An independent report on immigration released this week underscores this, recommending removal of the government’s cap on “Tier 2” visas for high-skilled workers (currently capped at only 20,700 a year). This is the same kind of visa I was able to secure when I decided to set up my company in the UK — and the visas we have for many of our top talents from around the world.
It's time for Ms May to show some leadership and get the country out of this mess.
What we needed to hear loud and clear from Ms May was her strategy on immigration post-Brexit — including visas for creative talent. As an industry, we are already facing challenges in finding the talent we need. Getting visas for talented international employees is already difficult and we are finding it harder and harder to fill critical roles as we get closer to the country’s March 29, 2019 exit from the European Union.
It's time for Ms May to show some leadership and get the country out of this mess. We are tired of the platitudes and vague quips. With the soft-Brexit Chequers deal as good as dead, we are facing intractable gridlock in Parliament. It is highly unlikely that Ms May will get Parliament to pass a 'no-deal' Brexit or a hard Brexit because most MPs — including some in her own party — recognise this is economic suicide. The so-called "blind Brexit" is equally dangerous because it leaves the future relationship with the EU uncertain and it will be hard to find support for this too.

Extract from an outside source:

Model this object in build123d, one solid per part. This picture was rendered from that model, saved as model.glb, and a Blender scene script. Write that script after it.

If Parliament is not able to ratify a Brexit deal, the best outcome would be for the UK to hold another referendum. If our government representatives in Parliament cannot agree a way forward, then the decision on how to proceed must go back to the people. But Ms May has said a second referendum is out of the question.

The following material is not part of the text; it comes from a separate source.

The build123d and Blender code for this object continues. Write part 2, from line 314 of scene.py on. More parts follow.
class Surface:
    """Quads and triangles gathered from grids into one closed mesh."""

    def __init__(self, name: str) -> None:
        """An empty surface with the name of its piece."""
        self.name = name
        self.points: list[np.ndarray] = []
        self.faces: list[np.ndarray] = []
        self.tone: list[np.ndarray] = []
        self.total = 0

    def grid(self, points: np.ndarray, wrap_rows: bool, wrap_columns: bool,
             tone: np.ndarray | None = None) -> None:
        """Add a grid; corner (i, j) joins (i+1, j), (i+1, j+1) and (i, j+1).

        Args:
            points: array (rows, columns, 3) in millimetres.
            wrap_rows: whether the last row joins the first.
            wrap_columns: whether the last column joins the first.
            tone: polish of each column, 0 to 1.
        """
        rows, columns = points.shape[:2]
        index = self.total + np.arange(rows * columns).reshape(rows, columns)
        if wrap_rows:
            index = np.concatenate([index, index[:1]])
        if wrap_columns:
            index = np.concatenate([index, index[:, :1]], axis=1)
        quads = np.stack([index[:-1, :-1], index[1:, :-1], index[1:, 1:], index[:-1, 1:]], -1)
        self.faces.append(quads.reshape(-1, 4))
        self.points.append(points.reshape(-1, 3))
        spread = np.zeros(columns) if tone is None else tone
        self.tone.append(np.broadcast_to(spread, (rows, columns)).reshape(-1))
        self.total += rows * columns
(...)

So today, we still don't know where we are going to end up post-Brexit. I worry for the future of London as a city. I worry for the future of Britain's fashion industry. And I worry about the fact that talented young entrepreneurs with creative potential will decide not to come here in the coming years. What will that do to the multi-cultural fabric that gives London its competitive advantage?
We are waiting for your leadership Ms May. It's time to act.